May it Last (2017) The Avett Brothers are refreshing because they don’t follow the pattern of a band rising up to stardom via sex, drugs, and rock and roll. I love their music and their relationships are heartwarming. Authentic and beautiful, their story will move you to tears in parts. 4/5.

This is the prettiest, astute song I’ve heard in ages. “No Hard Feelings”

52 thoughts on “Are You Not Entertained? Books, TV, Movies”

      1. Idris Elba is a great Actor…he won’t be the next Bond, but they made a mistake not choosing him earlier…he fits the role perfectly, suave with hint of menace under the surface, the way 007 should be…


  1. I agree with Fraggle. Outlander is historically sumptuous, and well worth seeing through to the end.
    I like the look of the Danish film, and will check it out on Netflix.
    Alice Wilson steals every scene she is in in ‘Luther’, which is still one of my all-time favourite BBC series.
    Both of your recommended books look good too.
    Best wishes, Pete. x

    Liked by 1 person

    1. Pete, I thought of you when I saw ‘The Fortunate Man’ because of your love for foreign films. I think you will like it. I had to break it up just because it was too long for me to sit in one sitting!

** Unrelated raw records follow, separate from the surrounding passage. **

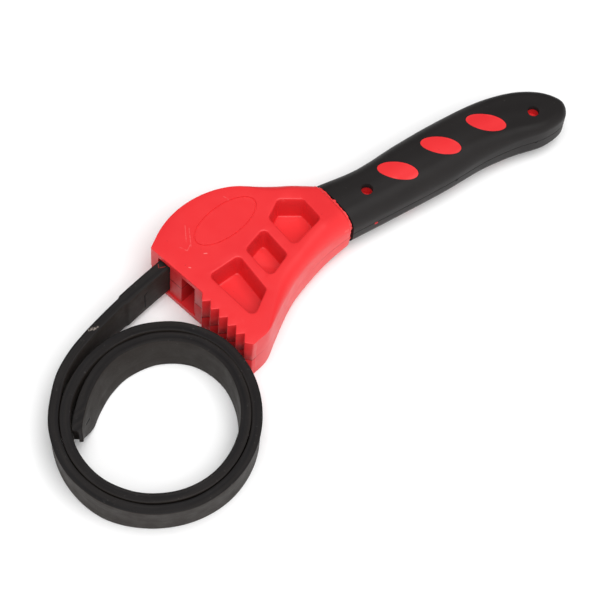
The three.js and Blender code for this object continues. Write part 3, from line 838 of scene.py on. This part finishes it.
finished(body_upper, "body", "red_plastic", RED, "body_upper")
finished(body_lower, "body", "red_plastic", RED, "body_lower")
finished(grip_upper, "body", "black_grip", BLACK, "grip_upper")
finished(grip_lower, "body", "black_grip", BLACK, "grip_lower")
for i, c in enumerate(HEAD_SCREWS, 1):
    ob = screw(f"head_screw_{i}_fine", c, HEAD_SEAT)
    finished(ob, "body", "steel", STEEL, f"head_screw_{i}")
for i, c in enumerate(GRIP_HOLES, 1):
    ob = screw(f"handle_screw_{i}_fine", c, GRIP_SEAT)
    finished(ob, "body", "steel", STEEL, f"handle_screw_{i}")
pin_end = [(0, 3.3), (PIN_R - 0.4, 3.3), (PIN_R, 3.7)]
pin = turned("anchor_pin_fine", pin_end + [(r, TOP - z) for r, z in reversed(pin_end)])
pin.data.transform(Matrix.Translation((pin_at[0] * MM, pin_at[1] * MM, 0)))
finished(pin, "body", "steel", STEEL, "anchor_pin")

# ---- Strap ----
# LEAD is plan points from the head to the coil. TURNS is (degrees round the coil's centre,
# radius, lean); lean is how far the lower edge lies to the left of the upper one.
COIL = np.array([-79.5, -67.5])
LEAD = [(-61, -7.4), (-75.2, -10.9), (-87.2, -14.5), (-97.1, -18.3), (-106.8, -24)]
TURNS = [
    (133, 50.4, 0), (155, 50.2, 1), (180, 50.2, 1.6), (205, 49.6, 1.5), (230, 48.7, 2.7),
    (255, 47.4, 2.6), (280, 45.8, 1.5), (305, 44.9, 0.9), (330, 44.7, 0.4), (355, 45.9, 0.4),
    (380, 47.5, 0.4), (405, 48.0, 0.4), (430, 46.6, 0.4), (455, 44.7, 0.5), (480, 44.1, 0.7),
    (505, 44.7, 1), (530, 44.9, 1.5), (555, 44.5, 1.5), (580, 43.5, 2.3), (605, 42.1, 2.8),
    (630, 40.8, 2.1), (655, 39.6, 1.2), (680, 39.3, 0.6), (705, 40.1, 0.4), (730, 41.9, 0.3),
    (755, 42.6, 0.4), (780, 41.3, 1.1), (805, 39.6, 2.6), (825, 38.2, 3.5), (845, 37.2, 3.6),
    (862, 37.7, 3.2), (876, 39.4, 2.2), (886, 40.4, 1.2),
]
COIL_JOINT, TAIL_JOINT = (133, 50.4), (805, 39.6)
STRAP_W, STRAP_T, END_T = 22.0, 4.8, 6.0
SPLIT = 9               # the visible pieces meet this far from a bending line


def coil_point(degrees, radius):
    q = math.radians(degrees)
    return COIL + radius * np.array([math.cos(q), math.sin(q)])


rows = [(*along_lead(d), 0) for d in (-PIN_INSET, -8, 0, CLEAR_OF_HEAD, 12)]
rows += [(x, y, 0) for x, y in LEAD]
rows += [(*coil_point(a, r), lean) for a, r, lean in TURNS]
route = spline(rows, 0.85)
run = np.r_[0, np.cumsum(np.linalg.norm(np.diff(route[:, :2], axis=0), axis=1))]
tangent = np.gradient(route[:, :2], axis=0)
tangent /= np.linalg.norm(tangent, axis=1)[:, None]


def run_at(point, first=0):
    """Run of the strap nearest to a plan point, looked for from station `first` on."""
    return run[first + int(np.argmin(np.linalg.norm(route[first:, :2] - point, axis=1)))]


s_swing, s_coil = run_at(swing_at), run_at(coil_point(*COIL_JOINT))
s_tail, s_end = run_at(coil_point(*TAIL_JOINT), len(route) // 2), run[-1]
RUBBER = strap_rubber(s_end)


def strap_form(s):
    """(thickness, lower edge, upper edge) of the strap at run s. It comes out of the head at
    mid height and lies on the ground from the coil on; its free end is a thin pointed tongue."""
    drop = (MID - STRAP_W / 2) * (1 - smooth(s, s_swing, s_coil))
    thick = STRAP_T + (END_T - STRAP_T) * (1 - smooth(s, s_swing + 23.2, s_swing + 24.4))
    thick += 0.2 * smooth(s, s_coil, s_coil + 30)
    left = s_end - s
    thick *= 1 - 0.6 * (1 - smooth(left, 4.0, 4.8))
    low = drop + 19 * max(1 - left / 20, 0) ** 1.5
    return thick, low, drop + STRAP_W - 1.2 * (1 - smooth(left, 0, 5))


def strap_section(thick, low, high):
    """The section as (left, up) points from the lower left corner on, with soft edges and
    faintly hollow sides."""
    w, r = thick / 2, min(0.55, thick * 0.3)
    left_side = [(w - 0.05, low + (high - low) * t) for t in (0.2, 0.4, 0.6, 0.8)]
    top_side = [(w * 0.5, high - 0.06), (0, high - 0.1), (-w * 0.5, high - 0.06)]
    right_side = [(-w + 0.05, low + (high - low) * t) for t in (0.8, 0.6, 0.4, 0.2)]
    under_side = [(-w * 0.5, low + 0.03), (0, low + 0.04), (w * 0.5, low + 0.03)]
    pts = []
    for cx, cz, start, side in (
            (w - r, low + r, -90, left_side), (w - r, high - r, 0, top_side),
            (-w + r, high - r, 90, right_side), (-w + r, low + r, 180, under_side)):
        for k in range(5):
            q = math.radians(start + 22.5 * k)
            pts.append((cx + r * math.cos(q), cz + r * math.sin(q)))
        pts += side
    return np.array(pts)


def strap_piece(name, s0, s1):
    """The strap from run s0 to s1, with its run and the way round its section as UVs."""
    inner = [s for s in run if s0 + 0.3 < s < s1 - 0.3]
    stations = [s0] + inner + [s1]
    verts, uv_of = [], []
    for s in stations:
        x, y, lean = (np.interp(s, run, column) for column in route.T)
        tx, ty = (np.interp(s, run, column) for column in tangent.T)
        thick, low, high = strap_form(s)
        section = strap_section(thick, low, high)
        n = len(section)
        wander = 0.12 * math.sin(s * 0.11) + 0.07 * math.sin(s * 0.29 + 1)
        around = 0.0
        for k, (a, up) in enumerate(section):
            left = a + lean * (high - up) / STRAP_W
            left += max(STRAP_T - thick, 0) / 2 if s > s_tail else 0
            left += 0.18 * math.sin(math.pi * (up - low) / max(high - low, 1))
            rise = wander * smooth(s, s_swing + 6, s_swing + 30)
            z = up + (rise if up > (low + high) / 2 else 0)
            verts.append((x - ty * left, y + tx * left, max(z, 0.0)))
            around += 0 if k == 0 else float(np.linalg.norm(section[k] - section[k - 1]))
            uv_of.append((s * MM, around * MM))
    faces = []
    for i in range(len(stations) - 1):
        for k in range(n):
            j = (k + 1) % n
            faces.append((i * n + k, (i + 1) * n + k, (i + 1) * n + j, i * n + j))
    last = (len(stations) - 1) * n
    faces += [tuple(range(n)), tuple(last + k for k in reversed(range(n)))]
    mesh = bpy.data.meshes.new(name)
    mesh.from_pydata([tuple(float(c) * MM for c in v) for v in verts], [], faces)
    layer = mesh.uv_layers.new(name="UVMap")
    for loop in mesh.loops:
        layer.data[loop.index].uv = uv_of[loop.vertex_index]
    ob = linked(name, mesh)
    b = bmesh.new()
    b.from_mesh(mesh)
    bmesh.ops.recalc_face_normals(b, faces=b.faces)
    b.to_mesh(mesh)
    b.free()
    return ob


front = strap_piece("strap_front", 0.5, s_coil - SPLIT)
eye = prism("eye", oval(pin_at, EYE_R, EYE_R, 0, 48), MID - STRAP_W / 2, MID + STRAP_W / 2)
turn = strap_piece("strap_turn", s_coil - SPLIT, s_coil + SPLIT)
coil = strap_piece("strap_coil_skin", s_coil + SPLIT, s_tail - SPLIT)
tail = strap_piece("strap_tail_skin", s_tail - SPLIT, s_end)
for ob in (front, turn, tail):
    finished(ob, None, "rubber", RUBBER, angle=40)
finished(coil, "coil", "rubber", RUBBER, "strap_coil", angle=40)
combine(eye, prism("bore", oval(pin_at, EYE_BORE, EYE_BORE, 0, 40), 4, 28))
finished(eye, "body", "rubber", RUBBER, angle=40)
eye.name = "strap_eye"
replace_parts(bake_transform(front), "strap_end", "strap_lead")
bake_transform(turn)
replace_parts(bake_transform(tail), "strap_tail")

# ---- Stage, light and camera ----
floor_corners = [(x, y, -0.0004) for x, y in ((-4, -4), (4, -4), (4, 4), (-4, 4))]
floor_mesh = bpy.data.meshes.new("floor")
floor_mesh.from_pydata(floor_corners, [], [(0, 1, 2, 3)])
floor = linked("floor", floor_mesh)
paper = Shader("paper", Roughness=0.95)
paper.put("Base Color", paper.grey(paper.noise(3, 2), [(0.3, 0.93), (0.7, 0.95)]))
floor_mesh.materials.append(paper.material)

# A light dome that is darkest in one direction.
world = bpy.data.worlds.new("studio")
world.use_nodes = True
sky = world.node_tree
place = sky.nodes.new("ShaderNodeTexCoord")
dark_side = sky.nodes.new("ShaderNodeVectorMath")
dark_side.operation = "DOT_PRODUCT"
dark_side.inputs[1].default_value = (0.42, 0.50, 0.76)
dome = sky.nodes.new("ShaderNodeValToRGB")
for element, (at, v) in zip(dome.color_ramp.elements, ((0.0, 1.0), (0.6, 0.16))):
    element.position, element.color = at, (v, v, v, 1)
sky.links.new(place.outputs["Generated"], dark_side.inputs[0])
sky.links.new(dark_side.outputs["Value"], dome.inputs[0])
sky.links.new(dome.outputs[0], sky.nodes["Background"].inputs[0])
sky.nodes["Background"].inputs[1].default_value = 0.92
bpy.context.scene.world = world
bpy.context.scene.view_settings.view_transform = "Standard"

light = bpy.data.lights.new("key", "AREA")
light.shape, light.size, light.size_y, light.energy = "RECTANGLE", 1.3, 1.3, 26
key = linked("key", light)
key.location = (-0.05, -0.4, 1.45)
key.rotation_euler = (-Vector(key.location)).to_track_quat("-Z", "Y").to_euler()

camera_data = bpy.data.cameras.new("camera")
camera_data.sensor_width = 36
camera_data.lens = 36 * 2200 / 608
camera_data.clip_start, camera_data.clip_end = 0.01, 20
camera = linked("camera", camera_data)
eye_point, aim = Vector((-0.3284, -0.4593, 0.9358)), Vector((0.0179, -0.0446, 0))
forward = (aim - eye_point).normalized()
level = forward.cross(Vector((0, 0, 1))).normalized()
upright = level.cross(forward)
roll = math.radians(6.4)
right = level * math.cos(roll) + upright * math.sin(roll)
up = right.cross(forward)
turned_to = Matrix((right, up, -forward)).transposed().to_4x4()
camera.matrix_world = Matrix.Translation(eye_point) @ turned_to
bpy.context.scene.camera = camera
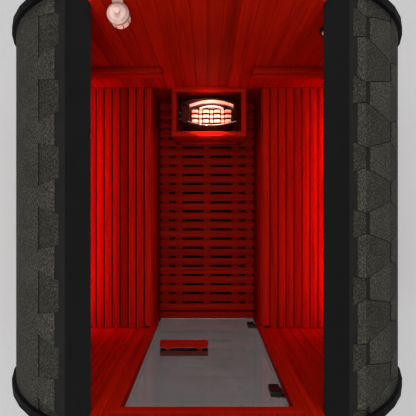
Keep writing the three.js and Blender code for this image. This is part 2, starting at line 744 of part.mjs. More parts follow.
// ---------------------------------------------------------------- steel bands under the barrel
for (const [endName, end] of [['front', -1], ['back', 1]]) {
  const y0 = end * (halfLength - bandFromEnd) - bandWidth / 2;
  const halves = sides.map(([, side]) => ring(
    coverInner, coverInner + bandThickness, coverEndStave, staveCount / 2, side, y0, y0 + bandWidth,
  ));
  const lowest = (coverInner + bandThickness) * cornerFactor;
  const clip = block(-bandJoinHalfWidth, bandJoinHalfWidth, y0, y0 + bandWidth, -lowest,
    -coverInner * cornerFactor - gap / 2);
  place(`steel_band_${endName}`, join(...halves, clip), bandSteel);
}

// ---------------------------------------------------------------- cradles
const saddleRadius = barrelOuterRadius * cornerFactor + gap;
for (const [endName, end] of [['front', -1], ['back', 1]]) {
  const hornZ = cradleHornHeight - axisHeight;
  const hornX = chord(saddleRadius, hornZ);
  const points = [
    [-cradleHalfWidth, -axisHeight], [cradleHalfWidth, -axisHeight], [cradleHalfWidth, hornZ],
    ...lowerArc(saddleRadius, hornX, -hornX, 30), [-cradleHalfWidth, hornZ],
  ];
  const y = end * (halfLength - cradleFromEnd);
  place(`cradle_${endName}`, alongY(points, y - cradleThickness / 2, y + cradleThickness / 2), cradleWood);
}

export default sauna;
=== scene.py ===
"""Barrel sauna with its ridge left open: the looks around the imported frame, laid out as an add-on."""

import json
import math

import bpy
import numpy as np
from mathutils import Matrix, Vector


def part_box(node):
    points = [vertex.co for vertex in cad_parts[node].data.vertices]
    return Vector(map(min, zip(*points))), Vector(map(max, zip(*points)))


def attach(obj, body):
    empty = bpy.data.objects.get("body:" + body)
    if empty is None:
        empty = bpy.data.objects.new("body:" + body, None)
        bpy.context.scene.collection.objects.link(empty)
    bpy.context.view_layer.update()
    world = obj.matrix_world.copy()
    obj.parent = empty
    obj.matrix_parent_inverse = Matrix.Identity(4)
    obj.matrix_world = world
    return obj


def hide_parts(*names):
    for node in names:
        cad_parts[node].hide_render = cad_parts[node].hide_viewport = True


bl_info = {
    "name": "Barrel sauna",
    "version": (1, 0, 0),
    "blender": (4, 5, 0),
    "location": "3D View > Sidebar > Sauna",
    "description": "Builds the boards, shingles, glass, heater and lamps of a barrel sauna",
    "category": "Add Mesh",
}

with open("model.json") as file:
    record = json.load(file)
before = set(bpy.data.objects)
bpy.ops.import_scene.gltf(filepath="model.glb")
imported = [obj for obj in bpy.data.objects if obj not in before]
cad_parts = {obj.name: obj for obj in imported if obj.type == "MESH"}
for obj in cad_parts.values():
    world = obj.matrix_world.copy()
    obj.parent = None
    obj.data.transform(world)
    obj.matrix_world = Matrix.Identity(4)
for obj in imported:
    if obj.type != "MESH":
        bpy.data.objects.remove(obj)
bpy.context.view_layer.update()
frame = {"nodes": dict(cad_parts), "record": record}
HINGE = frame["record"]["behaviour"]["joints"][0]["pos_m"]
AXIS_Z = HINGE[2]                     # the barrel's axis above the ground
MM = 0.001

X, Y, Z = 0, 1, 2


# ------------------------------------------------------------------------------ measures from the frame
def low(node):
    """The lowest corner of a node's box."""
    return np.array(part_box(node)[0])


def high(node):
    """The highest corner of a node's box."""
    return np.array(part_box(node)[1])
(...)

  2. two actors i cant staand were pretty good in the professor and the madman but the script leaned to far into the ridiculous romance between the psycho and the wife ofthe man he murdered…not nearly enough emphasis on the making of the dictionary, and what there was was not detailed enough to be clear on who exactly was doing what. still, i enjoyed the movie for what it was, and thse two miserable actors were uncharacteristically charismatic together,

    Liked by 1 person

    1. I felt similarly. That is, I really enjoyed the making of the dictionary. I assume the romance was a part of the true history in which case to fall in love with the murderer of your husband is quite a story, indeed. While I would never choose to marry either one or have them babysit my grandchildren, I have always admired their talent, and as you pointed out, their chemistry was undeniable.


        1. Yeah. He has aged enough that he has managed to wipe the slate clean or for the youngers, they see him fresh as the old guy. An interesting twist. Sean has always looked twenty years older. Both are passionate men. I like that quality. Their weather beaten faces have seen a lot. More than most. I don’t have to agree with their politics…


          1. well i really cant stand sean penns face and his attitude is even worse. he was funny in fast times at ridgemnt high and gave a fabulously intense performance in at close range,, but in genera he is the kind of smug actor who thinks he is a lot better than he is. as for mel, i loved him as mad max, did you know that he got the part because he got attacked and beaten up on the way to the audition? the director thought he looked tough and rugged , when in fact he was a pretty boy. and i liked him in most of the australian films. but he became insufferable as a movie star.


          2. I fell in love with him in Mutiny and those eyes haunted me. I was impressed with his portrayal of Hamlet and started to take him seriously. Did you approve of his performance? (Having Glen Close as his mother was a stretch)


          3. the only scen i liked was the one with the flute and R^G…he showed a strong physicality in that scene that i had never seen in a hamlet before. but thats all i saw. and the script was a mess.


          4. i also liked him in gallipoli and the recend dragged across concrete. i thought the bounty was horrible. i also thought the gable laughton version was bad. but i loved the 1962 versoon with brando and trvor howard.


  3. I still need to carve Professor/Madman. I’ve had it on my list for some time but keep slipping other movies in front of it. Still, I’m pretty intrigued.


  4. You come up with some really interesting selections. I’ll be looking out for “German Girl.” I like historical novels. Even fictional ones get the message across. We need to hang our heads in shame over how those refugees from Europe were treated.